→ **Work instructions**:
Your task is to copy the lines between the line containing "work.free()" and the line containing "if empty is", counting both of those lines, and to emit nothing more.

→ **Provided information**:
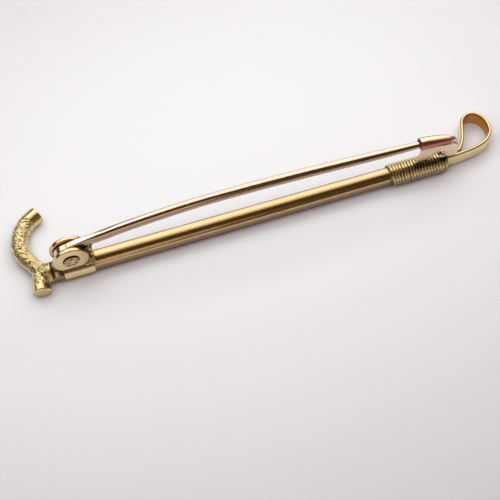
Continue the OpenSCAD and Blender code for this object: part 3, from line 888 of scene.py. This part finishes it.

--

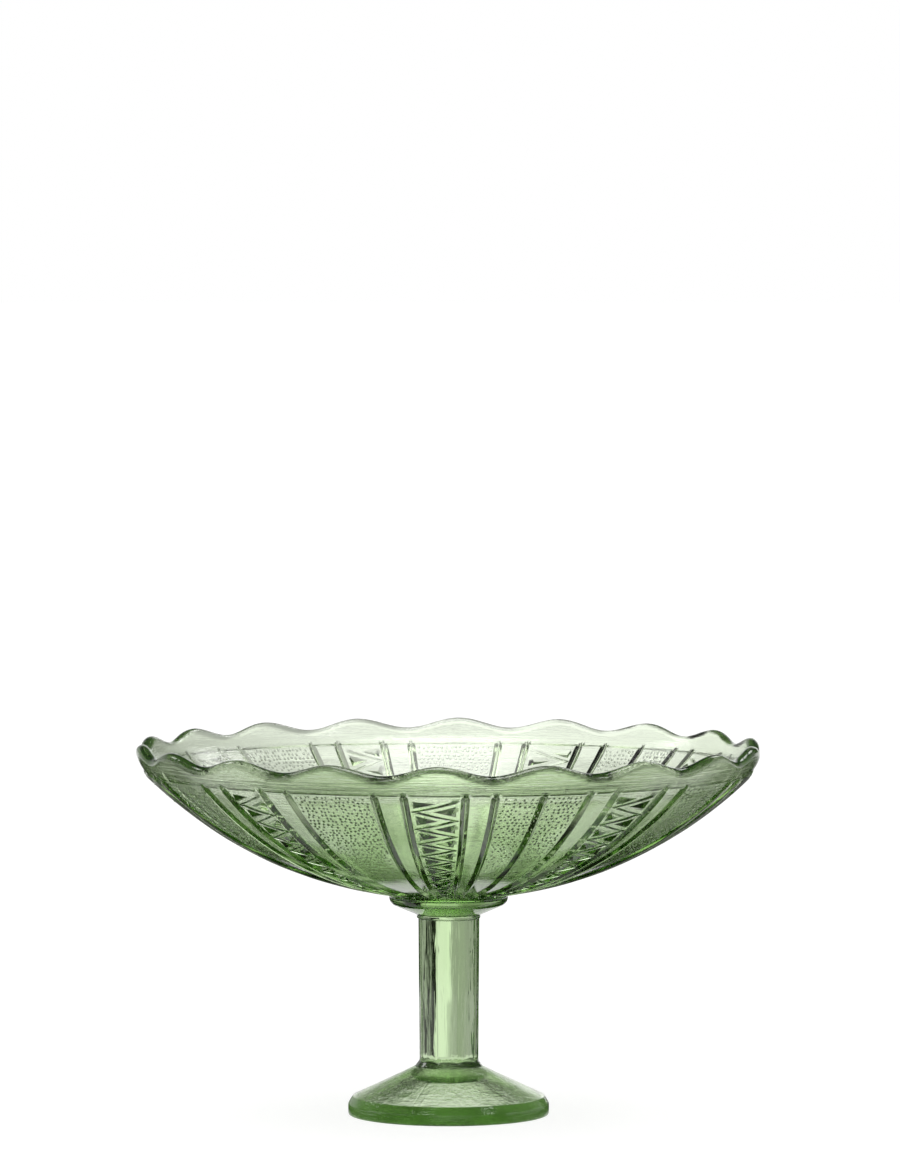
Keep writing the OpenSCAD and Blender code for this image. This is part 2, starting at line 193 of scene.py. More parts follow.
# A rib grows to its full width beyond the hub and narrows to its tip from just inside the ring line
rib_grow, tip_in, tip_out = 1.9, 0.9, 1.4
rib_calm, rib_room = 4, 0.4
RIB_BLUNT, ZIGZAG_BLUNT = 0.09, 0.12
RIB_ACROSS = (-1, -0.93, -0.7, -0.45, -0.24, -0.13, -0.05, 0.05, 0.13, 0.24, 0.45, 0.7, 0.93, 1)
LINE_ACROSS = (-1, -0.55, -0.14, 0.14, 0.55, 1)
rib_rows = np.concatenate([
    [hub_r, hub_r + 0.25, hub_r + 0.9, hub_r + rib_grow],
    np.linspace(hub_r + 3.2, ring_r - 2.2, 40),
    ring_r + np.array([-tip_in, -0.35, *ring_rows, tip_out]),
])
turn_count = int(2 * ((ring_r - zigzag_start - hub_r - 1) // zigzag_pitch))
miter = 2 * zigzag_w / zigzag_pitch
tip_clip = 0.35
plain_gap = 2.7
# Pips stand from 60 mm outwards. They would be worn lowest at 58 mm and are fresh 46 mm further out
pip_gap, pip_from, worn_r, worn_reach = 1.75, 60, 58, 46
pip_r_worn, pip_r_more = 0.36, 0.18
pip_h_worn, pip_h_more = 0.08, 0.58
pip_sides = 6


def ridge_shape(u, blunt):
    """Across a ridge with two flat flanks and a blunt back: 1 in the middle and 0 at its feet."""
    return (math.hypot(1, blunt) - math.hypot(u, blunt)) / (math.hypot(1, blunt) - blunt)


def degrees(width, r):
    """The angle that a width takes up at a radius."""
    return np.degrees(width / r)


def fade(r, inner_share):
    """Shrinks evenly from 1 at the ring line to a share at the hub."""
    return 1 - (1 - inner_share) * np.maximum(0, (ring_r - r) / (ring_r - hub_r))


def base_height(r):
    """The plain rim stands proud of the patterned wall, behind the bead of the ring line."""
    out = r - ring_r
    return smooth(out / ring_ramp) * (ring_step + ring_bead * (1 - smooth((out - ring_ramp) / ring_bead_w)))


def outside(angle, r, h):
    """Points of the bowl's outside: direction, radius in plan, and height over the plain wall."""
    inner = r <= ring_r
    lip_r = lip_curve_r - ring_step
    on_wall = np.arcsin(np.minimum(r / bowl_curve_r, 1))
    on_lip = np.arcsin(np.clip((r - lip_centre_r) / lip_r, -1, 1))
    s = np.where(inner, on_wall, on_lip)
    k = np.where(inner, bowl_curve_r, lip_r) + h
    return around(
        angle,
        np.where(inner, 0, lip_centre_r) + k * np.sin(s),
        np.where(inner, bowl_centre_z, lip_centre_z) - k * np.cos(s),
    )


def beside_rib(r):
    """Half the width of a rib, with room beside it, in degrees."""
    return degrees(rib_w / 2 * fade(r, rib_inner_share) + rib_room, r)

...

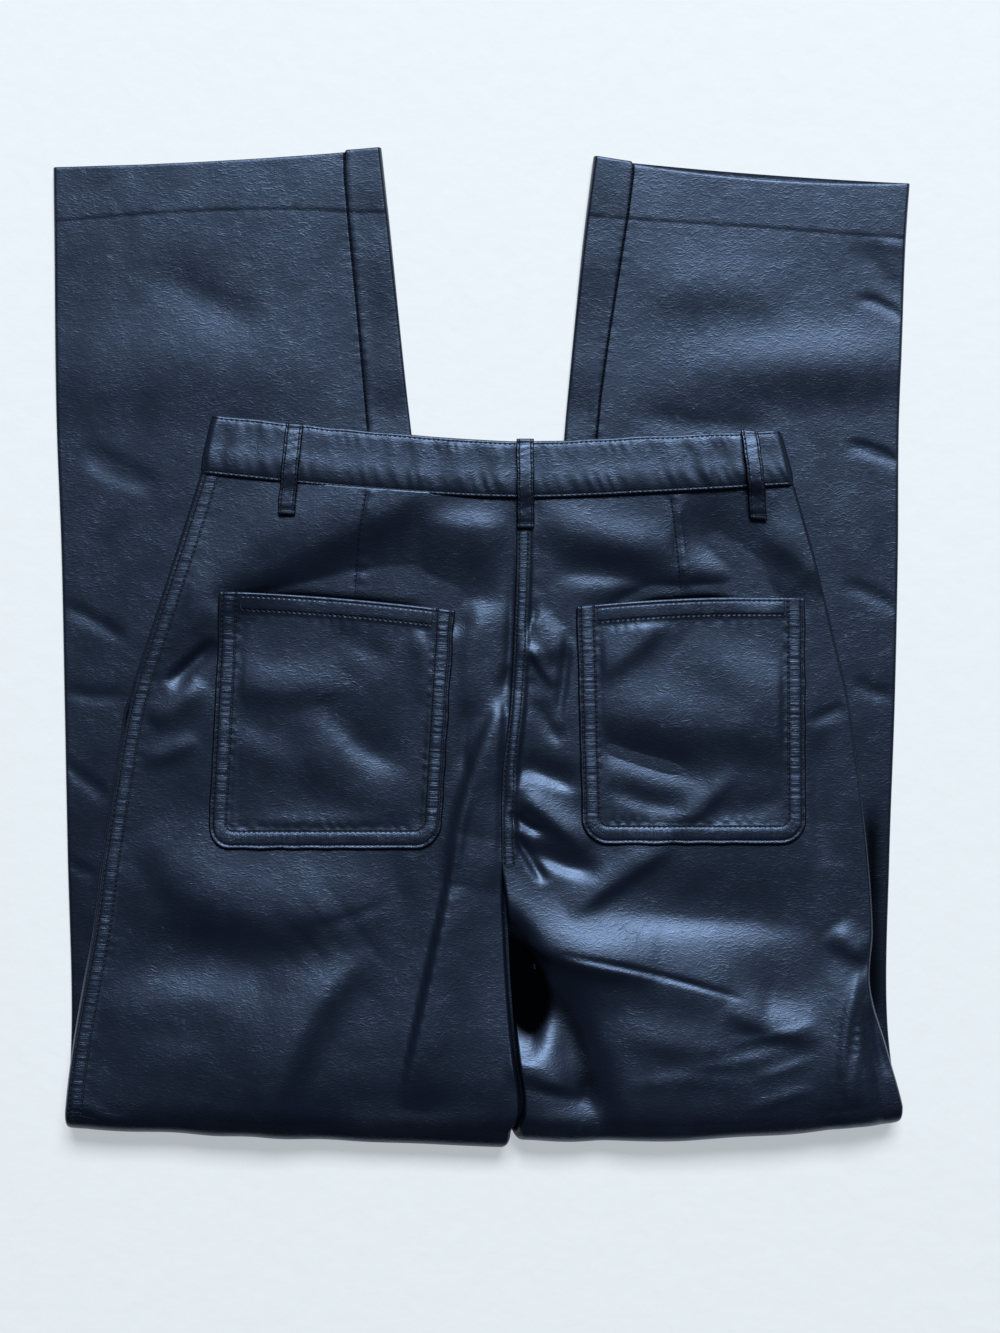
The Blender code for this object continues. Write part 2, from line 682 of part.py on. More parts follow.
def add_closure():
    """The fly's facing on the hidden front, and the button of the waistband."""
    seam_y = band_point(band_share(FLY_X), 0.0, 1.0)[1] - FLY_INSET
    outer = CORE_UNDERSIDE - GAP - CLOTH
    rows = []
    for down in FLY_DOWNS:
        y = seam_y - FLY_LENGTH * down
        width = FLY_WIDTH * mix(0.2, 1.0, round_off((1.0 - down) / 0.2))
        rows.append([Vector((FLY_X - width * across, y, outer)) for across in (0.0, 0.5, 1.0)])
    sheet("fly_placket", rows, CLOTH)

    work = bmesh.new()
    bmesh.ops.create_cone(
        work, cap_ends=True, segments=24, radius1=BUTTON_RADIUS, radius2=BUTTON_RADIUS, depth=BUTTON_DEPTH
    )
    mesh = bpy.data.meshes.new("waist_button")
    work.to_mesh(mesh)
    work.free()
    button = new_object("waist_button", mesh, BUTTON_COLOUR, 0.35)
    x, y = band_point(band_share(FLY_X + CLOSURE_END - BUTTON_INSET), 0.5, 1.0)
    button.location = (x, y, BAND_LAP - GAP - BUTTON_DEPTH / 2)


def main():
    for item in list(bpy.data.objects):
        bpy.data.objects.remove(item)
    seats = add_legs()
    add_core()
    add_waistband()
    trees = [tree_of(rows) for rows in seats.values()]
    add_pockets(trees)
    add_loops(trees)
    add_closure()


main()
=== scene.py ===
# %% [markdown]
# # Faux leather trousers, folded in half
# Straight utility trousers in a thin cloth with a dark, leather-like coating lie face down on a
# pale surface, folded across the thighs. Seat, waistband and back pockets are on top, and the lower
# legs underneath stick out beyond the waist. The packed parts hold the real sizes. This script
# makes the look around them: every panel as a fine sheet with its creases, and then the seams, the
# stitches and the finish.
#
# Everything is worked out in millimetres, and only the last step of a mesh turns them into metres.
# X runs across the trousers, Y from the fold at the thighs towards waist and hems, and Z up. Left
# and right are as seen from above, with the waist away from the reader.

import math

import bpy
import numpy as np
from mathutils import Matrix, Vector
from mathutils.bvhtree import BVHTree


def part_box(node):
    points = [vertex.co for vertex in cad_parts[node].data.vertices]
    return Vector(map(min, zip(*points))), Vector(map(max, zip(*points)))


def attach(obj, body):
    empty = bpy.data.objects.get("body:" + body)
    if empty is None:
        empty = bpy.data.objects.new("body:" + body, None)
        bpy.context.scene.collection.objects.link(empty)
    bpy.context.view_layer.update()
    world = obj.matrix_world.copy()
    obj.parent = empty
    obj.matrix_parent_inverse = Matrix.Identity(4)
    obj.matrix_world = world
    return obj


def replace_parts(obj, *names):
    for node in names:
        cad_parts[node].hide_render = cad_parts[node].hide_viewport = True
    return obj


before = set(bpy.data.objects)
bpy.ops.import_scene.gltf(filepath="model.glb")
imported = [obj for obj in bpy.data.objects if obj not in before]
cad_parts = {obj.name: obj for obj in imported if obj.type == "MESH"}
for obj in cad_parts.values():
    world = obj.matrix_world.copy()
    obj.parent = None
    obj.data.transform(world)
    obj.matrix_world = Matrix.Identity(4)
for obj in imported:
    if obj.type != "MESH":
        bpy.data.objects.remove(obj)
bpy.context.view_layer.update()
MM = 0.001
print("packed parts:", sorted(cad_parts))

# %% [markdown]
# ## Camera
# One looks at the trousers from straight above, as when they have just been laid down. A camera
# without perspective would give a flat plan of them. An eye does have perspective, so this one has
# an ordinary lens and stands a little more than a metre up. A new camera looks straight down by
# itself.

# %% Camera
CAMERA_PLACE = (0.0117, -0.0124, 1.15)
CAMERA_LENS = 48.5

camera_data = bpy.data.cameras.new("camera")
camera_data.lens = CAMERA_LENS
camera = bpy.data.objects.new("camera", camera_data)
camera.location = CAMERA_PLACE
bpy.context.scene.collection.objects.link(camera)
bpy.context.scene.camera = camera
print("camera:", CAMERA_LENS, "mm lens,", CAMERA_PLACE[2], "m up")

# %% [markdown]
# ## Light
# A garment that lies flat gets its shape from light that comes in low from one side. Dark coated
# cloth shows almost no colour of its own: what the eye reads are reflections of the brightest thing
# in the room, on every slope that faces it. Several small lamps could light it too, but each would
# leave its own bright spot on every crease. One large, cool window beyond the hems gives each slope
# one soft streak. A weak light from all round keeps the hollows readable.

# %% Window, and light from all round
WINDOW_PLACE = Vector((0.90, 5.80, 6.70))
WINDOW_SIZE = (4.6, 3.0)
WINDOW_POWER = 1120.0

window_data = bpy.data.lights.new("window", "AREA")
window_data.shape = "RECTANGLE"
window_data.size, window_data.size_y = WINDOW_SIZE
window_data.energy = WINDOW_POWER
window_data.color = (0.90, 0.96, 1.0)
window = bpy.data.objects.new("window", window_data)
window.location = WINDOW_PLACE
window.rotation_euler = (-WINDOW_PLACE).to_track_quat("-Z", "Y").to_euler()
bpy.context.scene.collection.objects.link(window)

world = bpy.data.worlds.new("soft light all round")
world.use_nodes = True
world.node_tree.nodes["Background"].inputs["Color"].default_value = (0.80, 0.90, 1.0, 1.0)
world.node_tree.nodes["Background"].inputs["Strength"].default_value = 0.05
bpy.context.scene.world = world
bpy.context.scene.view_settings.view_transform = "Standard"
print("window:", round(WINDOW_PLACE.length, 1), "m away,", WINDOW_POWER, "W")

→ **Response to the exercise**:
    work.free()
    button = new_object("waist_button", mesh, BUTTON_COLOUR, 0.35)
    x, y = band_point(band_share(FLY_X + CLOSURE_END - BUTTON_INSET), 0.5, 1.0)
    button.location = (x, y, BAND_LAP - GAP - BUTTON_DEPTH / 2)


def main():
    for item in list(bpy.data.objects):
        bpy.data.objects.remove(item)
    seats = add_legs()
    add_core()
    add_waistband()
    trees = [tree_of(rows) for rows in seats.values()]
    add_pockets(trees)
    add_loops(trees)
    add_closure()


main()
=== scene.py ===
# %% [markdown]
# # Faux leather trousers, folded in half
# Straight utility trousers in a thin cloth with a dark, leather-like coating lie face down on a
# pale surface, folded across the thighs. Seat, waistband and back pockets are on top, and the lower
# legs underneath stick out beyond the waist. The packed parts hold the real sizes. This script
# makes the look around them: every panel as a fine sheet with its creases, and then the seams, the
# stitches and the finish.
#
# Everything is worked out in millimetres, and only the last step of a mesh turns them into metres.
# X runs across the trousers, Y from the fold at the thighs towards waist and hems, and Z up. Left
# and right are as seen from above, with the waist away from the reader.

import math

import bpy
import numpy as np
from mathutils import Matrix, Vector
from mathutils.bvhtree import BVHTree


def part_box(node):
    points = [vertex.co for vertex in cad_parts[node].data.vertices]
    return Vector(map(min, zip(*points))), Vector(map(max, zip(*points)))


def attach(obj, body):
    empty = bpy.data.objects.get("body:" + body)
    if empty is None:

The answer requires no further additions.